Every parenting book is going to insist that there will be no favoritism when it comes to your kids. It’s wrong. It can cause irreparable damage. And they’re right…sort of.
Let’s all be real for a hot sec. When you live with other people, especially kids, there are always personality hiccups. You know what they are, you’ve got one kid that you can’t quite see eye-to-eye with on a given day. Maybe it’s them, maybe it’s you. Everybody is entitled to have a mood. It’s how we handle ourselves in those moments that defines what kind of parent we are. Read on..
Obviously, I love all my kids and I’d do ANYTHING for them at any time (I really like sleep, though, so let’s not forget that, kids!) But have there been days when one of them was acting like a total weenie? YES! Did that aggravate me enough to carry my frustration into the next day? Absolutely. Were there phases that the kids went through that made me want to…well, you get the picture. No need to unload completely here. They still got fed, hugged often, and were given free housing, so they’re fine.
Eleven. For some reason that I will never understand, all my boys were a complete pain in the you-know-what when they were eleven. It makes no logical sense but it happened. Four boys, four separate times. Of course, there were extra punishments being doled out. One even lost an entire Red Sox season (you know which one you are). Games, highlights, even asking Dad the score from last night’s game… all of it. For three months. And this was before smartphone apps updated you on all that stuff (sorry, Brendan, that probably just gave it away). So for parts of that summer, he was knocked out off the top rung. But he made it back…eventually. Especially when he married Meg 🙂
Or there was the time when Keegan threw his hockey stick and dented the wall in his room. Not a great day for either of our moods. He was definitely not my favorite that day…but I still loved him. And he grew up and matured and stopped throwing sports equipment. He made his way back up the ladder.
Or the time that Abby lied about trying on her sister’s eyeliner. I still giggle at that one. She must’ve thought I was a rookie! Regardless, in our house lying is on a different scale of discipline. It means we can’t trust you. The kids have to work especially hard to earn the trust back, but we never stop loving them. Abby fell quite a few rungs that day but learned a great lesson in the process.

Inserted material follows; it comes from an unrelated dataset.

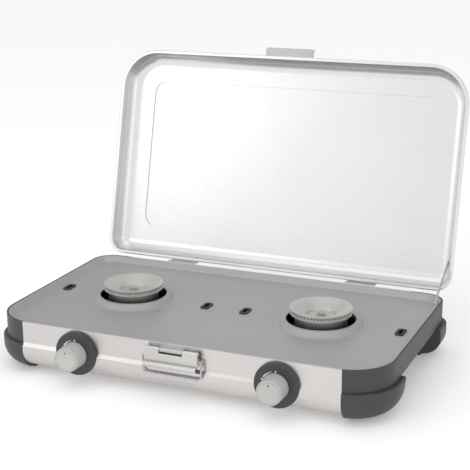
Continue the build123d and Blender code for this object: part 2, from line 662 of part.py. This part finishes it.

So why the ladder references? In our house, we have ‘Mom’s ladder’. The kids all try to make their way to the top rung. I’m not sure when it started, but it’s been around awhile. They love to call each other out when one loses their grip on a high rung, by say, leaving their room a mess, or dirty dishes in the sink.
Good report card? That’ll bump you up a rung or two.
Bring me a cup of dark roast coffee? That’s a big leap up…I’m always up for bartering.
Leave my gas tank on empty? That’ll cost you a rung. Two on a work morning.
You get the idea. Mom’s ladder is a long-standing joke at our house. It’s fun to watch them try to out ‘do-good’ each other in order to knock the other down the ladder.
All in good fun, folks. A sense of humor is a must in this parenting game. The days would be dreadful without at least some humor. C’mon.
So what’s my point? Life happens. Kids mess up. I mess up. (although I have a 9 to 1 ratio, so I’m doing ok for the most part…) There will be days when one kid pushes me to the limit and it’s ok in my book that they understand that they screwed up. It helps teach them the important stuff.
Like the value of a cup of dark roast coffee.